Two Spanish Painters
Modern art, particularly American art, owes much to Velasquez and something to Goya, and modern painters have been prompt to acknowledge their indebtedness. But there has been a prevailing impression that with Goya's rich and unique achievement Spanish art stopped in its own country so completely as to be incapable of revival. The impression was disturbed in this country by the appearance in the galleries of the Hispanic Museum in New York, and also in Buffalo and in Boston, of the work of two modern Spaniards, one a painter who demonstrated by his methods and choice of subjects that the old Spanish traditions and ideals had not been forgotten, the other a singularly isolated individual who illumined for us a side of Spanish life which art previously had ignored. Both spoke a racy idiom and conveyed a sense of quickened vitality by freedom of gesture, unhackneyed arrangement, intensity of color, reality of type, yet in their influence upon the public they were as far as might be asunder.
Joaquin Sorolla y Bastida was born at Valencia, Spain, in 1863, and began seriously to study art at the age of fifteen. He studied at the Academy of his birthplace for several years and won there a scholarship entitling him to a period of study in Italy. He visited Paris also, where he was profoundly impressed, it is said, by two exhibitions in the French capital, one of the work of Bastien LePage, the other of the work of the German Menzel. The modern note is clearly felt in all his later painting, but certainly not the influence of either Bastien LePage or Menzel. The painter to whom he bears the most marked resemblance is Botticelli. The spiritual languor, the melancholy sentiment, the mystical tendency, the curiosity and interest in the unseen which are important characteristics of the Florentine who read his Dante to such good purpose do not appear in the work of this frank and lusty Valencian, but where else in modern painting do we find the gracile forms, the supple muscles, the buoyancy of carriage, the light impetuosity of movement, and the draperies blown into the shapes of wings and sails, which meet us here as in the pagan compositions of Botticelli?

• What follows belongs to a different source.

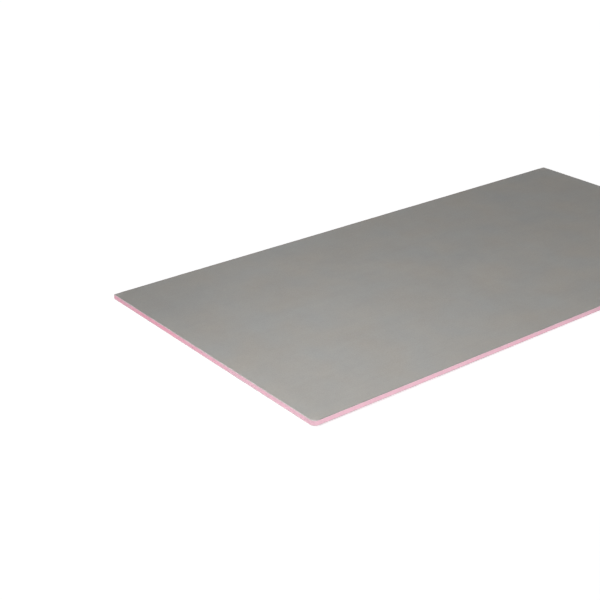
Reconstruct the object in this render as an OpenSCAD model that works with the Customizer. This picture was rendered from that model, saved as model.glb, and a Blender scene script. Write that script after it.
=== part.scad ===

If we glance at Sorolla's young girls and young boys racing along the hot beach, or his bathers exulting in their "water joy," we recall at the same moment the "Primavera" with its swift-stepping nymphs, the wind gods in the "Birth of Venus," or the "Judith" with her maid moving rapidly along a flower-strewn path. This joy of motion and this continual suggestion of youth and vitality form the link that binds together the so dissimilar ideals of the old and the modern master. Sorolla's inspiration is by far the simpler. His art reflects the brilliant sunshine of the Mediterranean coast, the tonic quality of the fresh air, and the unconventionality of life by the sea. All his people use natural gestures and express in their activity the untrammeled energy of primitive life. In looking at these children, and there is hardly a figure that has not the naïveté of childhood, we think less of the individuals portrayed than of the outdoor freshness of which they are a part. They are much more spirits of nature than the dryads and nereids and mermaids conceived by the Germans to express in symbol the natural forces. Nothing suggests the use of models, all has the look of spontaneity as though the artist had made his notes in passing, without the slightest regard to producing a picture, with only the idea of reproducing life. Life, however, appears in his canvases in a sufficiently decorative form, although not in the carefully considered patterns of those artists with whom the decorative instinct is supreme.
Observe, for example, the painting entitled "Sea Idyl." Two children are stretched on the beach, their bright bodies wet and glistening and casting blue shadows on the sands. They are lying so close to the water's edge that the waves lap over them, the boy's skin shines like polished marble under the wet film just passing across it, and the girl's drenched garments cling with sharp chiseled folds to the form beneath like the draperies of some young Greek goddess just risen from the sea. The insolence of laughing eyes, the idle fumbling of young hands in the wet sand, the tingling life in the clean-cut limbs, the buoyancy of the waves that lift them slightly and hold them above the earth,—all are seen with unwearied eyes, and reproduced with energy.
The management of the pigment in this picture as in many of the others can be called neither learned nor subtle. Apparently the artist had in mind two intentions, the one to represent motion, the other to represent light, and he set about his task in the simplest way possible, with such simplicity, indeed, that the extraordinary character of the result would easily be missed by a pedant. It has not been missed by the public, who have entered with enthusiasm into the painter's mood, perceived the originality of his vision and the joyousness of his art, and have radiated their own appreciation of this vitalized, healthful world of happy people until they have increased the distrust of the pedant for an art so helplessly popular.